Each vehicle also carries three computers. One computer is responsible for processing images and data from the front of the vehicle. Another computer handles data for the sides. The third integrates all the data and plans a path, which in turn triggers low-level controls for steering, accelerating, and braking the vehicle. Solar panels on top of the vans power the electronics.

A key piece of software is the one that processes the 180-degree frontal view. This component takes the large panoramic image and identifies the lead van, even when approaching a tight turn or steep hill. It can also detect road markings, pedestrians, and obstacles in general.

Future projects may have an easier road to drive thanks to new standards and autonomous vehicle communities, as well as open source software offerings such as OpenSLAM. SLAM stands for Simultaneous Localization and Mapping and helps an autonomous vehicle or robot understand its surroundings by modifying stored maps based on the robot’s physical location, or localization, and constantly answering the question: Where am I (localization) and what is around me (mapping).

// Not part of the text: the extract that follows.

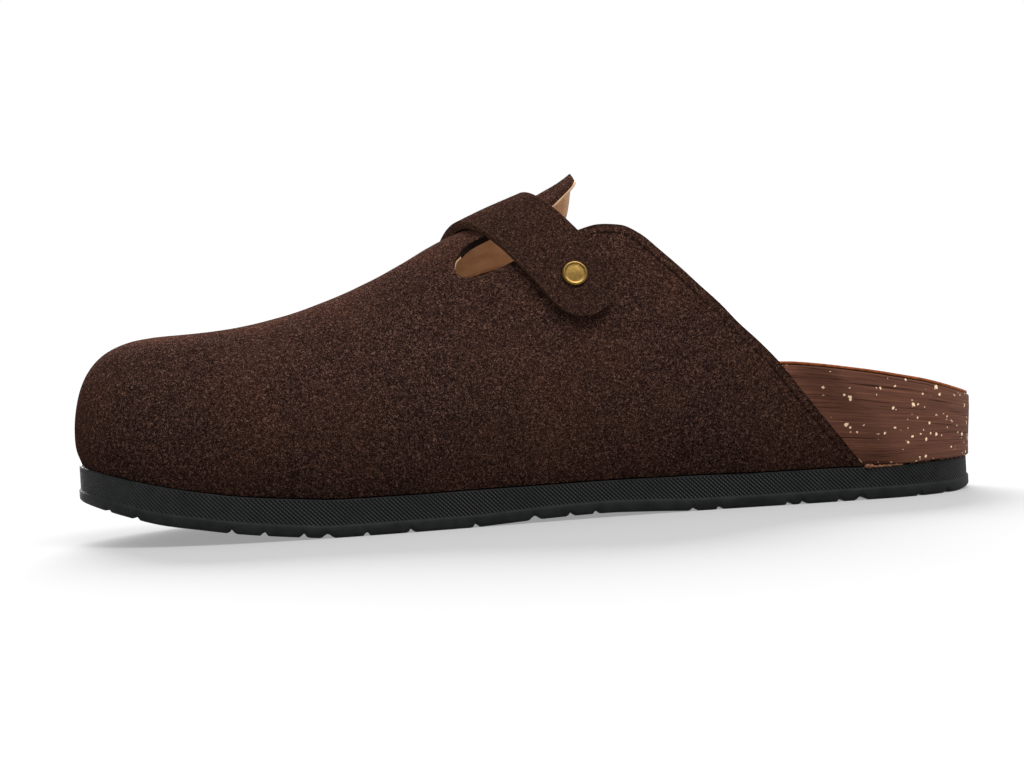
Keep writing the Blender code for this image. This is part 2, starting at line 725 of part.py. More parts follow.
def make_strap(tree, collection):
    """Sweep the strap's rounded section over the instep from tab to tab."""
    over = STRAP_LIFT + STRAP_THICKNESS
    section = (
        (-1, STRAP_ROUND, STRAP_LIFT), (-0.5, 0, STRAP_LIFT), (0, 0, STRAP_LIFT), (0.5, 0, STRAP_LIFT),
        (1, STRAP_ROUND, STRAP_LIFT), (1, 0, STRAP_LIFT + STRAP_ROUND), (1, 0, over - STRAP_ROUND),
        (1, STRAP_ROUND, over), (0.5, 0, over), (0, 0, over), (-0.5, 0, over), (-1, STRAP_ROUND, over),
        (-1, 0, over - STRAP_ROUND), (-1, 0, STRAP_LIFT + STRAP_ROUND),
    )
    stations = strap_stations()
    points = []
    for distance in stations:
        place, heading, normal = strap_centre(tree, distance)
        heading = heading if distance >= 0 else -heading
        sideways = heading.cross(normal)
        half = strap_half_width(distance)
        for across, inset, lift in section:
            reach = max(abs(across) * half - min(inset, 0.5 * half), 0.0)
            direction = sideways if across >= 0 else -sideways
            if reach > 0:
                spot, _, spot_normal = walk(tree, place, direction, reach)
            else:
                spot, spot_normal = place, normal
            points.append(spot + spot_normal * lift)
    around = len(section)
    faces = []
    for i in range(len(stations) - 1):
        for j in range(around):
            nxt = (j + 1) % around
            a, b = i * around + j, i * around + nxt
            faces.append((a, b, b + around, a + around))
    faces.append(tuple(range(around))[::-1])
    last = (len(stations) - 1) * around
    faces.append(tuple(last + j for j in range(around)))
    return mesh_object("strap", points, faces, collection)


def make_rivet(name, hand, tree, collection):
    """Turn a low rivet cap that sits on the strap's tab."""
    place, heading, normal = strap_centre(tree, hand * (STRAP_REACH[hand] - RIVET_FROM_END))
    foot = place + normal * (STRAP_LIFT + STRAP_THICKNESS + GAP)
    across = heading.cross(normal)
    profile = (
        (RIVET_RADIUS, 0.0),
        (RIVET_RADIUS, RIVET_HEIGHT - RIVET_ROUND),
        (RIVET_RADIUS - 0.3 * RIVET_ROUND, RIVET_HEIGHT - 0.3 * RIVET_ROUND),
        (RIVET_RADIUS - RIVET_ROUND, RIVET_HEIGHT),
    )
    points = []
    for radius, lift in profile:
        for i in range(RIVET_SIDES):
            angle = 2 * math.pi * i / RIVET_SIDES
            spoke = heading * math.cos(angle) + across * math.sin(angle)
            points.append(foot + spoke * radius + normal * lift)
    faces = [tuple(range(RIVET_SIDES))]
    for ring in range(len(profile) - 1):
        for i in range(RIVET_SIDES):
            a, b = ring * RIVET_SIDES + i, ring * RIVET_SIDES + (i + 1) % RIVET_SIDES
            faces.append((a, a + RIVET_SIDES, b + RIVET_SIDES, b))
    last = (len(profile) - 1) * RIVET_SIDES
    faces.append(tuple(last + i for i in range(RIVET_SIDES))[::-1])
    return mesh_object(name, points, faces, collection)


def face_outward(made):
    """Turn the faces of a closed sub-part outward."""
    mesh = made.data
    volume = 0.0
    for polygon in mesh.polygons:
        first = mesh.vertices[polygon.vertices[0]].co
        for i in range(1, len(polygon.vertices) - 1):
            second = mesh.vertices[polygon.vertices[i]].co
            third = mesh.vertices[polygon.vertices[i + 1]].co
            volume += first.dot(second.cross(third))
    if volume < 0:
        mesh.flip_normals()


def main():
    """Clear the scene and build every sub-part."""
    for old in list(bpy.data.objects):
        bpy.data.objects.remove(old, do_unlink=True)
    collection = bpy.data.collections.new(OBJECT_NAME)
    bpy.context.scene.collection.children.link(collection)
    tree = cloth_tree()
    closed = [
        make_outsole(collection),
        make_footbed(collection),
        make_insole(collection),
        make_strap(tree, collection),
        make_rivet("rivet_medial", MEDIAL, tree, collection),
        make_rivet("rivet_lateral", LATERAL, tree, collection),
    ]
    for made in closed:
        face_outward(made)
    make_upper(collection)


main()
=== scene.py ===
"""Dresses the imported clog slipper: suede, lining, cork-blend bed, foam-rubber sole and brass rivets.

Shoe sizes are millimetres. "along" runs from the back of the heel to the toe, "side" to the medial
edge (positive) or the lateral edge (negative) and "up" is the height over the floor.
"""

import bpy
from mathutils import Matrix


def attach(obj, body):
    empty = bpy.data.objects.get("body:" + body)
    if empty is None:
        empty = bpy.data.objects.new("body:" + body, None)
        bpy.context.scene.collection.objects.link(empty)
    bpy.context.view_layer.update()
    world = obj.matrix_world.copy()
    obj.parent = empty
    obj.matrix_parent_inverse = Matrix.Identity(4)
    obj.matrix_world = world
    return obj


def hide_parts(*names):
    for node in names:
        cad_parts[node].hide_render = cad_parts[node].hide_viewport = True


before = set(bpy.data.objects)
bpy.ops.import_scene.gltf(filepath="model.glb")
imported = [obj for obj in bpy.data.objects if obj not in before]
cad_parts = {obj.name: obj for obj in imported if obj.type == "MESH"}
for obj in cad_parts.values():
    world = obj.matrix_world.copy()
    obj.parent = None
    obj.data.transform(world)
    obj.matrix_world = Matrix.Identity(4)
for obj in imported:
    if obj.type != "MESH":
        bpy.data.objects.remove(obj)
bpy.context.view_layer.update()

import logging
import math
import random
from collections.abc import Callable, Sequence
from dataclasses import dataclass, field
from enum import Enum

import bmesh
import bpy
import numpy as np
from mathutils import Matrix, Vector, noise
from mathutils.bvhtree import BVHTree

LOG = logging.getLogger("clog_slipper")
MM = 0.001
MERGE = 0.02 * MM
Pairs = tuple[tuple[float, float], ...]


class Hand(Enum):
    """The two long sides of the shoe."""

    MEDIAL = 1
    LATERAL = -1


class Facing(Enum):
    """Which way the faces of a mapped grid look."""

    AS_MADE = 1
    TURNED = -1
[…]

Pundits have said the machine vision industry isn’t an industry, per se, but rather an enabling technology to help other industries. But as machine vision technology changes more core elements in our lives – phones, cars, entertainment, safety, and now transportation – this point of view must come under increasing scrutiny. Was the combustion engine an enabling technology for transportation because it also has been used in everything from electrical generators or lawn mowers?

One thing seems clear, particularly when viewed through the lens of the transportation industry: The pace of machine vision adoption is accelerating at an unprecedented pace. The industry has entered the magical part of the technology adoption curve where coincidence and genius combine in unexpected ways, often changing everything around it. While no one really knows what the machine vision industry will look like in 5 or 10 years, the safe bet is that it’s going to be big.